Friday 9th of September 2011
Hi David – I realize that this is an old post, but I just stumbled on it and wanted to comment. In 2007, after a very bad year, I dumped everything and fled to Thailand. I originally had ambitious plans to sail and SCUBA dive and surf. In the end, I wound up renting a lounge chair on the beach (Kata, Karon), drinking beer and reading. For that matter, some mornings, I spent holed up in my room, much like you (though I was watching cartoons, not the World Cup). I felt guilty that I was wasting time and not “Taking Advantage of the Situation” (Read: Mingling with the locals and partying with other travellers). Upon relaying this to my friends after I returned to the US, the responses were uniform: “You don’t know how good that sounds” and “Oh, what I’d give to spend a month lying on the beach, drinking beer and reading”. Now, a few years older and wiser, I guess my only regret is…well…that I had regret. I can look back and see that was exactly what my introverted self needed - peace, quite and solitude.
Live and learn, no?
Friday 9th of September 2011
Hey Boat Dude, thanks for reading. I can def relate to what you're saying. I still struggle with this, especially now that I work while I travel. If I'm in my room working, I feel guilty I'm not out seeing the town. If I'm out seeing the town, I think about getting behind in my work.

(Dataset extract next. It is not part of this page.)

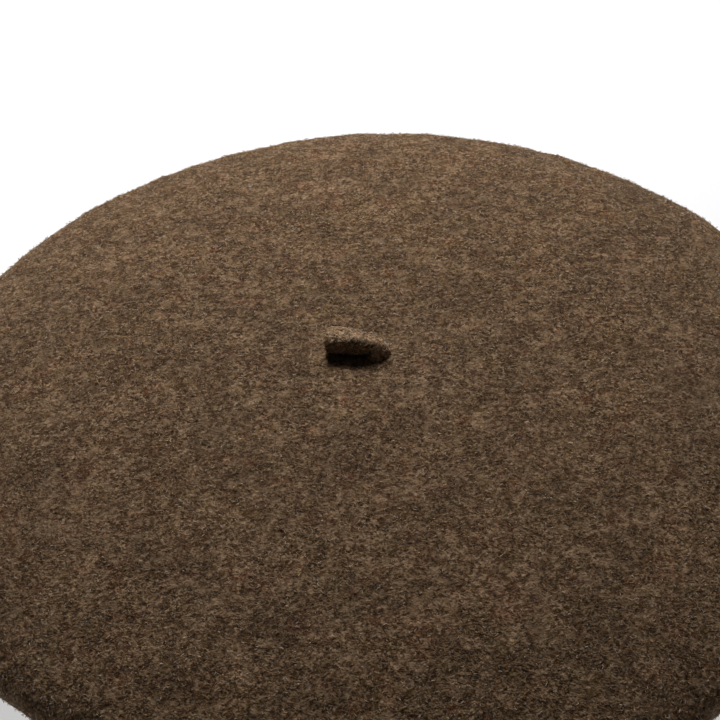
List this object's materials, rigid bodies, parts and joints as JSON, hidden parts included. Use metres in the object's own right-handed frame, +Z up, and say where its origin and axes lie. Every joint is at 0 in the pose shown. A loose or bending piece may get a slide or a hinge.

But always with the benefit of hindsight, things seem to work out as they're supposed to, and I can appreciate trying to create a balanced experience better.
Thursday 6th of January 2011
My eyes water to read about your experience in my country and to see your photographs! Thank you for visiting Colombia.
Saturday 31st of July 2010
I'd say I go in waves too, and I've learned to allow that to happen, rather than fight it.
Saturday 31st of July 2010
Nice post! I did the same thing when I was in Durban. After three weeks of travelling with two friends constantly at my side, I was ready for some alone time to get work done and do a bit of decompressing. I loved travelling with my buddies but I also love 'me' time, so it was a good balance to do a bit of both.
I found myself hibernating a lot of the time in a single room at a hostel, emerging only to cook dinner and watch the World Cup matches in the hostel bar. I felt pretty lame, I'll admit, but I got a lot of work done and I really didn't mind so much that I was being pretty anti-social.
I tend to go in waves of either working a lot and doing my own thing or wanting to get out and meet new people. I've had about 10 days of working hard with a bit of social stuff thrown in and I think I like the balance.
I like this post... it's something I don't think I've ever seen discussed before!